In the data below, locate each line with the word "part" and list it.

>>>>>

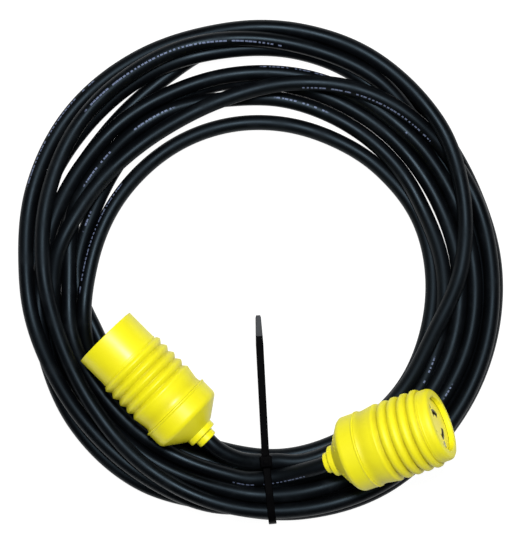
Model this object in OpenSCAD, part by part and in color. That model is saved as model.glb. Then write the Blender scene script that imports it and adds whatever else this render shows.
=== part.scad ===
// Shore power cord: a coiled 3-wire cord with a locking plug and a locking connector,
// each under a ribbed rubber boot, tied with one cable tie. Millimetres, +Z up.
// The origin is under the middle of the coil's footprint, on the surface it lies on.
// Each device has a local frame: its axis is +Z, from the nose (0) to the front rim.

/* [Cord] */
// Outside diameter of the cord's jacket
cord_d = 15.5; // [14.5:0.5:15.5]
// Outside radius of the coil
coil_r = 252; // [250:1:254]
// Radius of the coil's open middle
coil_hole_r = 164; // [160:1:166]
// Height of the coil where two turns lie on each other
coil_crown_h = 29; // [26:1:30]
// Height of the coil where the tie gathers it
coil_tied_h = 34; // [31:1:36]

/* [Rear boot] */
// Length of the rear boot, from the nose's end to the seam
boot_l = 47; // [46:0.5:48]
// Outside radius of the rear boot
boot_r = 37.5; // [37:0.5:38]
// Radius of the nose's last step, round the cord
nose_r = 10.4; // [10:0.1:12]
// Radius of the nose's wider step
nose_step_r = 15.3; // [14:0.1:17]

/* [Plug] */
// Length of the plug
plug_l = 144; // [143:0.5:146]
// Outside radius of the plug's front sleeve
sleeve_r = 33.8; // [33.5:0.1:34.2]
// Radius over the plug's ribs
plug_rib_r = 37.2; // [36:0.1:38]
// How far the sleeve slides back
sleeve_travel = 15.5; // [10:0.5:16]
// How far a blade stands out of the plug's face
blade_out = 17; // [15:0.5:17]

/* [Connector] */
// Length of the connector
connector_l = 124.5; // [124:0.5:126]
// Outside radius of the connector's front lip
lip_r = 35.8; // [35.5:0.1:36.5]
// Radius over the connector's ribs
connector_rib_r = 39.1; // [38:0.1:40]
// Radius of the opening in the lip
mouth_r = 26.8; // [26.8:0.1:27.5]
// How far the face sits behind the lip
face_recess = 5.5; // [5:0.5:6]
// How far the lip slides back
lip_travel = 10; // [6:0.5:10]

/* [Blades and slots] */
// Radius of the circle that the blades stand on
pitch_r = 12.3; // [12:0.1:12.6]
// Thickness of a blade
blade_t = 1.8; // [1.6:0.1:1.8]
// Angle that a blade covers
blade_span = 54; // [48:1:54]

/* [Cable tie] */
// Width of the strap
tie_w = 7.6; // [7:0.1:8]
// Thickness of the strap
tie_t = 1.5; // [1.2:0.1:1.6]

/* [Hidden] */
$fn = 96;
eps = 0.01;

// Where the two devices lie: the nose's end, the way the axis points, and its tilt
plug_nose = [-50, -166, 50];
plug_turn = 135;
plug_tilt = 0;
connector_nose = [66.5, -188, 57];
connector_turn = 22;
connector_tilt = 20;

// Places round a device's axis, in degrees from straight down
line_at = 300;
neutral_at = 180;
ground_at = 60;
screw_at = [90, 270];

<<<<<

**ANSWER TO THE PROBLEM**
Model this object in OpenSCAD, part by part and in color. That model is saved as model.glb. Then write the Blender scene script that imports it and adds whatever else this render shows.
=== part.scad ===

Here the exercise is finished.